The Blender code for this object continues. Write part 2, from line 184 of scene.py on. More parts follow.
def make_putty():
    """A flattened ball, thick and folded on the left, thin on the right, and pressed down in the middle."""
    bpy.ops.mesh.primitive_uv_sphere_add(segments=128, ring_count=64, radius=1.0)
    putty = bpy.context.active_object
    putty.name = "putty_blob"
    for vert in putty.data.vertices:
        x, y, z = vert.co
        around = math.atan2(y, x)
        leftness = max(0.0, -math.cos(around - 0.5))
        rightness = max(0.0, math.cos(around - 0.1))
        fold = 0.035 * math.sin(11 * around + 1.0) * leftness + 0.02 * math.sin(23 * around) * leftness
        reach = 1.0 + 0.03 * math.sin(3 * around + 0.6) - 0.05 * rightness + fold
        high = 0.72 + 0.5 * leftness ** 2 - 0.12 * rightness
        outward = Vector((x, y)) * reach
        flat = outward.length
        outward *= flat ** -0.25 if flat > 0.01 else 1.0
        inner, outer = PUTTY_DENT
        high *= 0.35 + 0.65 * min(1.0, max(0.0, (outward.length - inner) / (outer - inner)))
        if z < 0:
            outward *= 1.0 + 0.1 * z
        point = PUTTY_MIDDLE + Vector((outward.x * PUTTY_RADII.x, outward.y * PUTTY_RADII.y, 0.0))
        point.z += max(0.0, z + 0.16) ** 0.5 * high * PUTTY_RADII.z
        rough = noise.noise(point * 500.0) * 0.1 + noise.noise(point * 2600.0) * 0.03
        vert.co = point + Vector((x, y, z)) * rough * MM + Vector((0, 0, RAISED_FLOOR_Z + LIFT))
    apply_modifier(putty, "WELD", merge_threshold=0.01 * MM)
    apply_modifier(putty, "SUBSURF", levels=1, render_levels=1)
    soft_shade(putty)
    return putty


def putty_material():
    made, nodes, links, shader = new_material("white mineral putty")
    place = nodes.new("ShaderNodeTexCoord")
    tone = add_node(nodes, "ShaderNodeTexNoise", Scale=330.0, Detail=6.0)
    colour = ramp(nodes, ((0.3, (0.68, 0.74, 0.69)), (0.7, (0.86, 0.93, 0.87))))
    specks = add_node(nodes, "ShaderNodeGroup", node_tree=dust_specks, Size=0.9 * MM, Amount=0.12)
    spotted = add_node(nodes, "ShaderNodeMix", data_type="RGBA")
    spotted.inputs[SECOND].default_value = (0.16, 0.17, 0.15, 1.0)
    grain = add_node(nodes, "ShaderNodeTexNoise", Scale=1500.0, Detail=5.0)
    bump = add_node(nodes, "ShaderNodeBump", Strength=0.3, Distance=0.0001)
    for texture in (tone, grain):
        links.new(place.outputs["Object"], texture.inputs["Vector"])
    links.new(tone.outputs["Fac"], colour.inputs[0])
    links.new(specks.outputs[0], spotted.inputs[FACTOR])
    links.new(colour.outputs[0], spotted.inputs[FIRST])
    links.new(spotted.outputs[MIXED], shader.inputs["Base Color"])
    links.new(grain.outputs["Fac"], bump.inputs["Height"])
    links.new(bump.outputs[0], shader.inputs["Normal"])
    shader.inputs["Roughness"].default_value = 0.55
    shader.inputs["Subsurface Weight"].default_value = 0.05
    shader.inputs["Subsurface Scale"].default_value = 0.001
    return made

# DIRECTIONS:
Transcribe the data above in full, exactly.

# THE ANSWER:
The Blender code for this object continues. Write part 2, from line 184 of scene.py on. More parts follow.
def make_putty():
    """A flattened ball, thick and folded on the left, thin on the right, and pressed down in the middle."""
    bpy.ops.mesh.primitive_uv_sphere_add(segments=128, ring_count=64, radius=1.0)
    putty = bpy.context.active_object
    putty.name = "putty_blob"
    for vert in putty.data.vertices:
        x, y, z = vert.co
        around = math.atan2(y, x)
        leftness = max(0.0, -math.cos(around - 0.5))
        rightness = max(0.0, math.cos(around - 0.1))
        fold = 0.035 * math.sin(11 * around + 1.0) * leftness + 0.02 * math.sin(23 * around) * leftness
        reach = 1.0 + 0.03 * math.sin(3 * around + 0.6) - 0.05 * rightness + fold
        high = 0.72 + 0.5 * leftness ** 2 - 0.12 * rightness
        outward = Vector((x, y)) * reach
        flat = outward.length
        outward *= flat ** -0.25 if flat > 0.01 else 1.0
        inner, outer = PUTTY_DENT
        high *= 0.35 + 0.65 * min(1.0, max(0.0, (outward.length - inner) / (outer - inner)))
        if z < 0:
            outward *= 1.0 + 0.1 * z
        point = PUTTY_MIDDLE + Vector((outward.x * PUTTY_RADII.x, outward.y * PUTTY_RADII.y, 0.0))
        point.z += max(0.0, z + 0.16) ** 0.5 * high * PUTTY_RADII.z
        rough = noise.noise(point * 500.0) * 0.1 + noise.noise(point * 2600.0) * 0.03
        vert.co = point + Vector((x, y, z)) * rough * MM + Vector((0, 0, RAISED_FLOOR_Z + LIFT))
    apply_modifier(putty, "WELD", merge_threshold=0.01 * MM)
    apply_modifier(putty, "SUBSURF", levels=1, render_levels=1)
    soft_shade(putty)
    return putty


def putty_material():
    made, nodes, links, shader = new_material("white mineral putty")
    place = nodes.new("ShaderNodeTexCoord")
    tone = add_node(nodes, "ShaderNodeTexNoise", Scale=330.0, Detail=6.0)
    colour = ramp(nodes, ((0.3, (0.68, 0.74, 0.69)), (0.7, (0.86, 0.93, 0.87))))
    specks = add_node(nodes, "ShaderNodeGroup", node_tree=dust_specks, Size=0.9 * MM, Amount=0.12)
    spotted = add_node(nodes, "ShaderNodeMix", data_type="RGBA")
    spotted.inputs[SECOND].default_value = (0.16, 0.17, 0.15, 1.0)
    grain = add_node(nodes, "ShaderNodeTexNoise", Scale=1500.0, Detail=5.0)
    bump = add_node(nodes, "ShaderNodeBump", Strength=0.3, Distance=0.0001)
    for texture in (tone, grain):
        links.new(place.outputs["Object"], texture.inputs["Vector"])
    links.new(tone.outputs["Fac"], colour.inputs[0])
    links.new(specks.outputs[0], spotted.inputs[FACTOR])
    links.new(colour.outputs[0], spotted.inputs[FIRST])
    links.new(spotted.outputs[MIXED], shader.inputs["Base Color"])
    links.new(grain.outputs["Fac"], bump.inputs["Height"])
    links.new(bump.outputs[0], shader.inputs["Normal"])
    shader.inputs["Roughness"].default_value = 0.55
    shader.inputs["Subsurface Weight"].default_value = 0.05
    shader.inputs["Subsurface Scale"].default_value = 0.001
    return made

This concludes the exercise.